Liverpool Bay gun-runner wreck protected

Multibeam image of the Lelia. (Picture: Bibby Hydromap)
Multibeam image of the Lelia. (Picture: Bibby Hydromap)

DIVING NEWS

The wreck of 19th-century paddle-steamer the Lelia, described as one of the North-west of England’s most historically significant shipwrecks, has been granted heritage protection status.

The 77m purpose-built blockade-runner had been on a doomed mission to smuggle arms and supplies to Confederate forces fighting in the final year of the American Civil War.

Also read: World’s oldest jeans shipwrecked and now sold

The technically advanced ship had been ordered secretly on behalf of the South’s Confederate government from Liverpool shipyard Millers, but she didn’t get far on her maiden voyage to Bermuda on 14 January, 1865.

She foundered in a storm in Liverpool Bay with the loss of 47 lives, ending up 10 miles north-west of Hilbre Point in the Wirral.

Protection has been granted by the Department for Digital, Culture, Media & Sport on the advice of Historic England (HE). The partially buried wreck includes remains of one of the paddle-wheels, the engine- and boiler-rooms, less well-preserved cargo areas and a detached steam-winch.

The deck and its structures have gone, though some 2m of hull remains buried in the seabed, where British-made munitions and machinery could lie preserved.

A local scuba diver identified the wreck in the early 1990s on discovering a bell marked “Lelia 1864”. In 2017, HE commissioned an assessment as part of a national overview of vessels with early iron and composite hulls.

Millers had been carrying out early experiments in the use of steel in its ships. Lighter than iron, it allowed greater speed and cargo capacity.

In America the Union imposed a naval blockade of the main Southern ports at the start of the Civil War in 1861. This left the under-industrialised Confederacy relying on speed and stealth to export its crops to Europe to pay for guns, ammunition and fast steamships, mostly paddle-steamers.

“The Lelia is one of a small group of British ships involved in British complicity in running guns and munitions to the Confederates,” said HE Chief Executive Duncan Wilson.
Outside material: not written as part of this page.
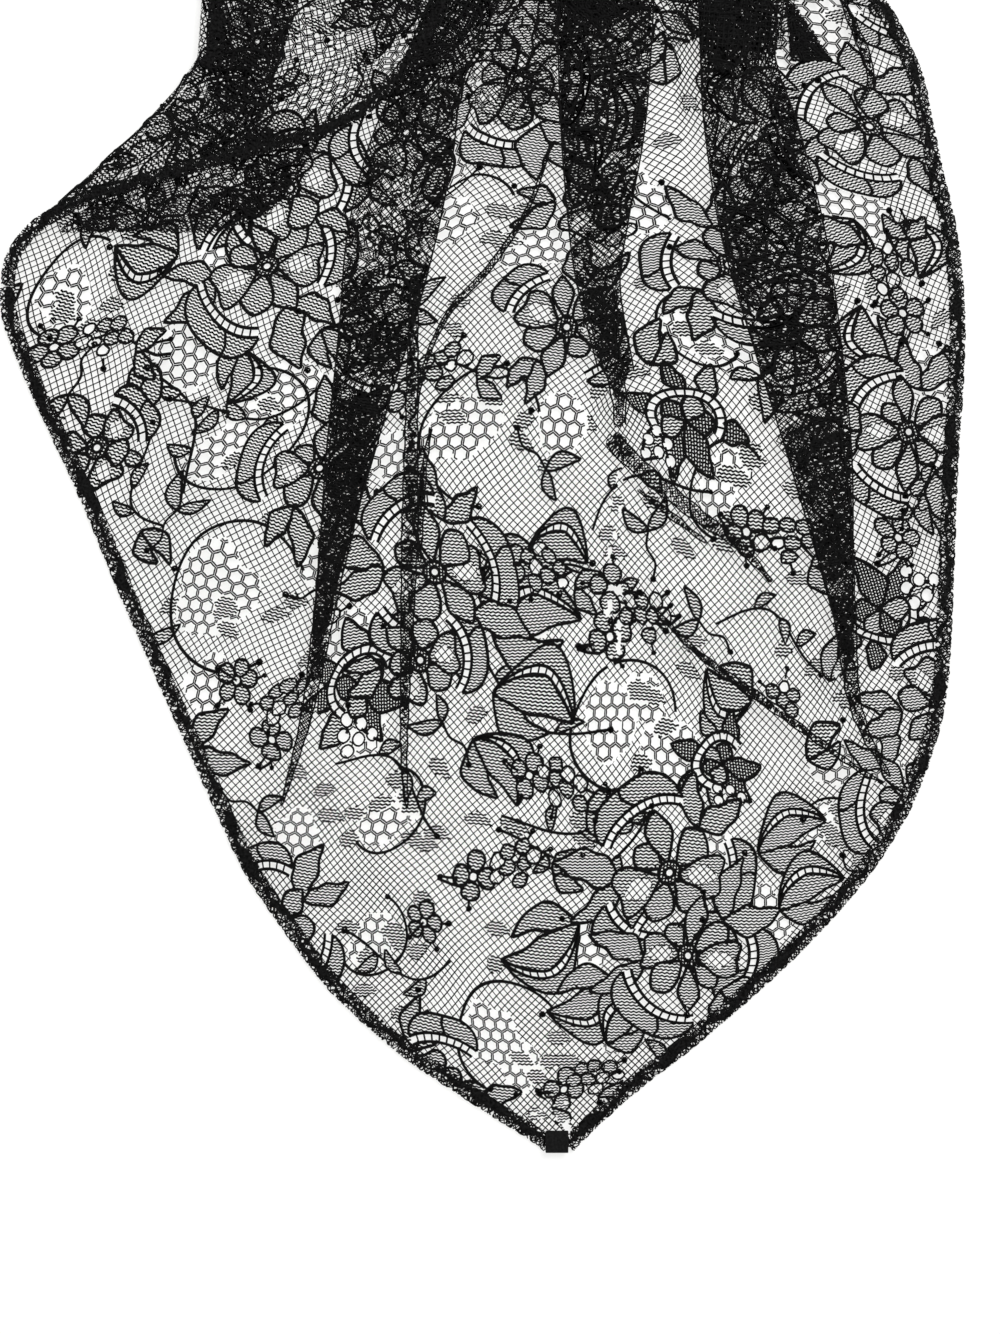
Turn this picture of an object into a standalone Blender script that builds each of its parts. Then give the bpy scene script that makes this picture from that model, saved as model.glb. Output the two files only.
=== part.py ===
"""Lace bandana laid flat: a hemmed triangle of lace, pleated up to a knot made of its own two ends.

Units are millimetres, turned into metres when a mesh is made. X runs across the cloth, Y from the tip (0)
up towards the knot, Z up from the surface that the cloth lies on.
"""
import math
from collections import namedtuple

import bmesh
import bpy

# ---- driving dimensions (millimetres) ----
MM = 0.001
WALL = 1.0              # thickness of a cloth wall
GAP = 0.3               # clearance between neighbouring layers and pieces
HEM_WIDTH = 4.2         # finished width of the narrow hem
HEM_THICK = 1.4         # the hem is the cloth turned twice
HEM_SEAM = 0.5          # clearance between the panel's edge and its hem
HEM_START = 3.4         # the two lower hems start just above the tip
HEM_TURN = 240.0        # height where the left hem turns into the folded end's edge
END_HEM_THICK = 1.2     # hem of the folded end
END_HEM_CLIMB = 22.0    # run over which that hem leaves the floor
SIDE_HEM_WIDTH = 5.0    # hem of the long edge, seen on the folded end
SIDE_HEM_THICK = 0.9
SIDE_HEM_INSET = 5.6    # from the fold's outer edge to that hem's middle
SIDE_HEM_ROWS = (305.0, 309.0, 314.0, 320.0, 328.0, 335.0)
SOFT_EDGE = 0.45        # a double layer is this much thinner at its edges
PLEAT_STEP = WALL + GAP  # from one layer of a pleat to the next, middle to middle
TURN = PLEAT_STEP / 2   # radius of a pleat's rounded fold, at the wall's middle
PLEAT_RISE = 2 * PLEAT_STEP  # the top layer's middle above the bottom layer's
RIDGE_RUN = 13.0        # length over which a pleat starts as a soft ridge
ROLL_RUN = 7.0          # length over which that ridge rolls over into a fold
RAMP = 6.5              # width over which the cloth climbs onto a pleat
SLOPE_WIDTH = 5.0       # width of the ridge's steep side before it rolls over
TURN_POINTS = 4         # segments in each rounded fold
PLEAT_START = 121.0     # height of the lowest pleat's start
GATHER_RUN = 34.0       # below it the columns of the wall are drawn together over this length
PANEL_TOP = 335.5       # height at which the pleats pass into the gathered neck
KNOT = (44.0, 391.0)    # middle of the knot
KNOT_SIZE = (30.0, 22.0, 15.0)
KNOT_REST = 1.2         # the knot is flat below this height
TAIL_LENGTH = 58.0      # each end of the triangle beyond the knot
TAIL_HALF = 10.5        # half of its width where it is widest
TAIL_ROOT = 4.5         # and of what it starts with at the knot
TAIL_WIDEST = 0.42      # share of its length where it is widest
TAIL_POINT = 0.07       # share of the width that is left at the pointed corner
TAIL_BEND = 7.0         # sideways bend at its end
TAIL_THICK = 2.0
TAIL_FOLD = 1.6         # height of its soft folds
TAIL_ROWS = 9
TAIL_SLANTS = {"left": 48.0, "right": 62.0}    # degrees from straight up
TAIL_CLEAR = (2.4, 3.0)  # from the knot to a tail's first row, sideways and upwards
NECK_EDGE = 2.2         # thickness of the gathered neck towards its two sides
NECK_RIM = 1.2          # and at the very sides
NECK_FLUTES = 11        # gathers that run from the neck's lower edge to the knot
CENTRE_X = 0.04         # the middle of the whole width
CENTRE_Y = 223.36       # and of the whole length, where the origin is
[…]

“Though the UK remained officially neutral throughout the American Civil War, the Lelia comprises evidence of the British financing of blockade-runners that sent munitions and luxuries to Confederate ports in return for cotton and tobacco. As such, it is very significant as historical evidence.”

The Iona II wreck near Lundy in the Bristol Channel is the only other 19th-century paddle-steamer in England to have been granted protection. Also believed to have been a blockade-runner, she too sank early on her first transatlantic voyage, in fog in 1864.